Familiarity with and love for the true gospel is what will protect us from being misled by prosperity teaching.

There is also the call to give to the preacher or ministry some of your funds, with the expectation that in doing so, you will be materially rewarded many-fold. The only ones who end up wealthy as a result of this practice are the preachers. They become exceedingly rich while their followers are greatly disappointed. And yet, the preachers use their wealth to entice new followers to follow their teaching, suggesting they can become as wealthy as they are. The followers’ relationship with God becomes transactional: you do something, and God in turn rewards you. Such unbiblical thinking is quite prevalent in our country. And unfortunately, among the poor, it is viewed as a means of climbing out of their destitute state, only to be disappointed. Further, the spread of the true gospel of salvation in Jesus Christ is hindered, because it is confused with prosperity preaching and branded as material enticement to conversion by opponents of our faith.
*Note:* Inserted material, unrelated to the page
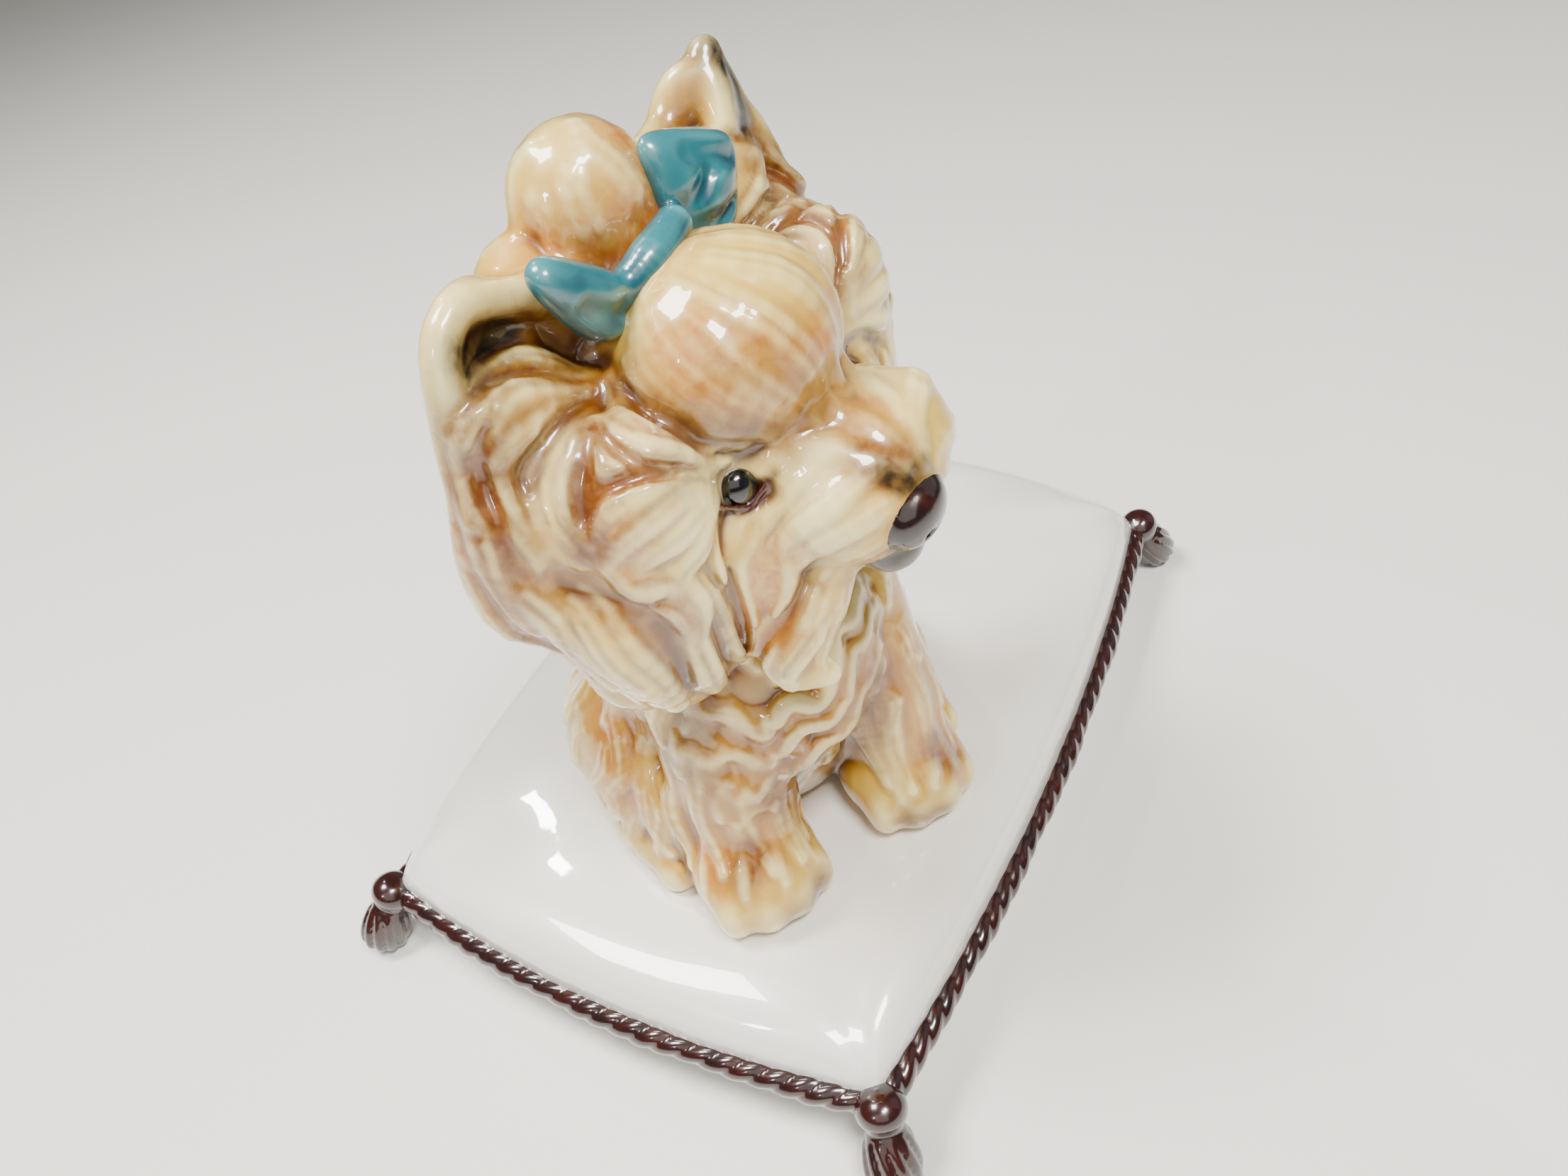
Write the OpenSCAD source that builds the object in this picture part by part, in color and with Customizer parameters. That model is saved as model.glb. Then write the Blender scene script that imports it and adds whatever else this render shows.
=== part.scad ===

So, how are we to counter this prevalent false teaching influencing people in our society and our churches?  First, we must ensure the whole counsel of God is preached. This will involve investing in the training of those who preach in our churches and those preparing to become pastors. And encouraging believers to be personally studying the Word of God must be a priority. Also, our personal lives must reflect what Paul taught Timothy in 1Timothy 6:5-6, that godliness with contentment is great gain, and godliness is not a means of material gain.   Familiarity with and love for the true gospel is what will protect us from being misled by prosperity teaching.